**Exercise prompt:**
Read the data and repeat all of it exactly.

**Source excerpt:**
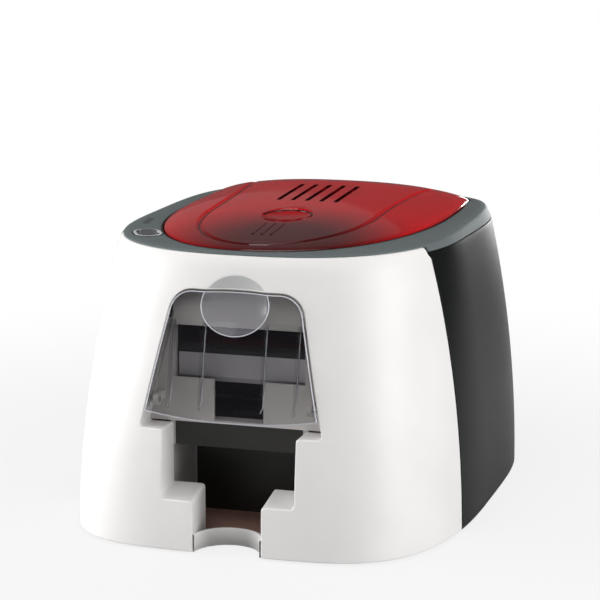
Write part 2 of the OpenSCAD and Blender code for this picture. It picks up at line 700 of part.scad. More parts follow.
// ---- Card hopper: plate with a feed window, and the well behind it ----
window_low = path_z + 27;
window_high = 147;
finger_half = 17;
plate_y = [tunnel_y, tunnel_y + 2.4];
plate_lean = 9;
well_wall = 2;
well_rear = plate_y[1] + card_d + 2;
well_top = window_high + 4;
hopper_floor = path_z - 2.5;
hopper_top = path_z - 0.5;
pickup_y = tunnel_y + 30;
pickup_w = 26;
press_r = 2;
module card_hopper() color(pale_c) difference() {
    union() {
        // Upright plate that closes the front opening behind the flap
        prism_y(plate_y[0], plate_y[1]) intersection() {
            offset(delta = return_wall) front_opening();
            translate([-body_w / 2, hopper_floor]) square([body_w, well_top - hopper_floor]);
        }
        // Its top leans back to clear the thumb scoop
        prism_x(-shoulder_half - shoulder_r, shoulder_half + shoulder_r) polygon([
            [plate_y[0], well_top - 2],
            [plate_y[0] + plate_lean, flap_top + 2],
            [plate_y[1] + plate_lean, flap_top + 2],
            [plate_y[1], well_top - 2]]);
        box([-bin_half - well_wall, plate_y[0], hopper_floor],
            [bin_half + well_wall, well_rear + well_wall, hopper_top]);
        for (s = [0, 1]) mirror([s, 0, 0]) {
            box([bin_half, plate_y[0], hopper_floor],
                [bin_half + well_wall, well_rear + well_wall, well_top]);
            box([bin_half + well_wall, pickup_y - 8, hopper_floor],
                [plate_x, pickup_y - 4, hopper_floor + 12]);
            // Lugs for the flap's hinge pins
            rod_x(lug_x - lug_t, lug_x, flap_pin_y, flap_pin_z, lug_r);
            box([lug_x - lug_t, flap_pin_y, flap_pin_z - lug_r / 3], [lug_x, plate_y[1], flap_pin_z + lug_r]);
        }
        box([-bin_half - well_wall, well_rear, path_z + 4],
            [bin_half + well_wall, well_rear + well_wall, well_top]);
    }
    box([-finger_half, plate_y[0] - 1, hopper_top], [finger_half, plate_y[1] + 1, window_low + 1]);
    box([-bin_half, plate_y[0] - 1, window_low], [bin_half, plate_y[1] + 1, window_high]);
    box([-pickup_w / 2 - 2, pickup_y - 9, hopper_floor - 1], [pickup_w / 2 + 2, pickup_y + 9, path_z + 1]);
    rod_x(-body_w, body_w, press_y, press_z, press_r);
    for (s = [0, 1]) mirror([s, 0, 0])
        rod_x(lug_x - lug_t - 1, lug_x + 1, flap_pin_y, flap_pin_z, flap_pin_r + run_gap);
}

// Hinged plate that presses the cards onto the pickup roller
press_y = well_rear - 7;
press_z = window_low + 17;
press_x = bin_half - 1.5;
press_front = plate_y[1] + 6;
press_low = window_low - 4;
press_t = 3;
module card_press() color(pale_c) prism_x(-press_x, press_x) difference() {
    union() {
        translate([press_y, press_z]) circle(press_r + 2.5);
        polygon([
            [press_y, press_z + 4.5],
            [press_front + 3, press_z + 4.5],
            [press_front, press_z + 1.5],
            [press_front, press_low + 4],
            [press_front + 4, press_low],
            [press_front + 18, press_low],
            [press_front + 18, press_low + press_t],
            [press_front + 5, press_low + press_t],
            [press_front + press_t, press_low + 5],
            [press_front + press_t, press_z + 4.5 - press_t],
            [press_y, press_z + 4.5 - press_t]]);
    }
    translate([press_y, press_z]) circle(press_r + run_gap);
}
module press_pivot() color(steel_c)
    rod_x(-bin_half - well_wall - 1, bin_half + well_wall + 1, press_y, press_z, press_r);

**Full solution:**
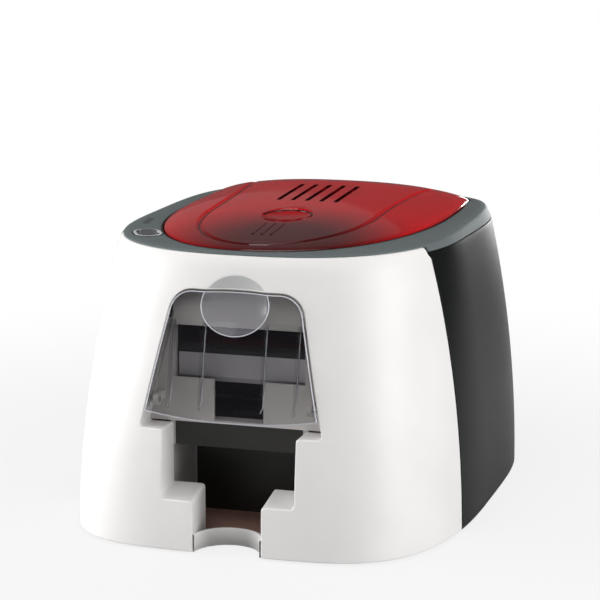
Write part 2 of the OpenSCAD and Blender code for this picture. It picks up at line 700 of part.scad. More parts follow.
// ---- Card hopper: plate with a feed window, and the well behind it ----
window_low = path_z + 27;
window_high = 147;
finger_half = 17;
plate_y = [tunnel_y, tunnel_y + 2.4];
plate_lean = 9;
well_wall = 2;
well_rear = plate_y[1] + card_d + 2;
well_top = window_high + 4;
hopper_floor = path_z - 2.5;
hopper_top = path_z - 0.5;
pickup_y = tunnel_y + 30;
pickup_w = 26;
press_r = 2;
module card_hopper() color(pale_c) difference() {
    union() {
        // Upright plate that closes the front opening behind the flap
        prism_y(plate_y[0], plate_y[1]) intersection() {
            offset(delta = return_wall) front_opening();
            translate([-body_w / 2, hopper_floor]) square([body_w, well_top - hopper_floor]);
        }
        // Its top leans back to clear the thumb scoop
        prism_x(-shoulder_half - shoulder_r, shoulder_half + shoulder_r) polygon([
            [plate_y[0], well_top - 2],
            [plate_y[0] + plate_lean, flap_top + 2],
            [plate_y[1] + plate_lean, flap_top + 2],
            [plate_y[1], well_top - 2]]);
        box([-bin_half - well_wall, plate_y[0], hopper_floor],
            [bin_half + well_wall, well_rear + well_wall, hopper_top]);
        for (s = [0, 1]) mirror([s, 0, 0]) {
            box([bin_half, plate_y[0], hopper_floor],
                [bin_half + well_wall, well_rear + well_wall, well_top]);
            box([bin_half + well_wall, pickup_y - 8, hopper_floor],
                [plate_x, pickup_y - 4, hopper_floor + 12]);
            // Lugs for the flap's hinge pins
            rod_x(lug_x - lug_t, lug_x, flap_pin_y, flap_pin_z, lug_r);
            box([lug_x - lug_t, flap_pin_y, flap_pin_z - lug_r / 3], [lug_x, plate_y[1], flap_pin_z + lug_r]);
        }
        box([-bin_half - well_wall, well_rear, path_z + 4],
            [bin_half + well_wall, well_rear + well_wall, well_top]);
    }
    box([-finger_half, plate_y[0] - 1, hopper_top], [finger_half, plate_y[1] + 1, window_low + 1]);
    box([-bin_half, plate_y[0] - 1, window_low], [bin_half, plate_y[1] + 1, window_high]);
    box([-pickup_w / 2 - 2, pickup_y - 9, hopper_floor - 1], [pickup_w / 2 + 2, pickup_y + 9, path_z + 1]);
    rod_x(-body_w, body_w, press_y, press_z, press_r);
    for (s = [0, 1]) mirror([s, 0, 0])
        rod_x(lug_x - lug_t - 1, lug_x + 1, flap_pin_y, flap_pin_z, flap_pin_r + run_gap);
}

// Hinged plate that presses the cards onto the pickup roller
press_y = well_rear - 7;
press_z = window_low + 17;
press_x = bin_half - 1.5;
press_front = plate_y[1] + 6;
press_low = window_low - 4;
press_t = 3;
module card_press() color(pale_c) prism_x(-press_x, press_x) difference() {
    union() {
        translate([press_y, press_z]) circle(press_r + 2.5);
        polygon([
            [press_y, press_z + 4.5],
            [press_front + 3, press_z + 4.5],
            [press_front, press_z + 1.5],
            [press_front, press_low + 4],
            [press_front + 4, press_low],
            [press_front + 18, press_low],
            [press_front + 18, press_low + press_t],
            [press_front + 5, press_low + press_t],
            [press_front + press_t, press_low + 5],
            [press_front + press_t, press_z + 4.5 - press_t],
            [press_y, press_z + 4.5 - press_t]]);
    }
    translate([press_y, press_z]) circle(press_r + run_gap);
}
module press_pivot() color(steel_c)
    rod_x(-bin_half - well_wall - 1, bin_half + well_wall + 1, press_y, press_z, press_r);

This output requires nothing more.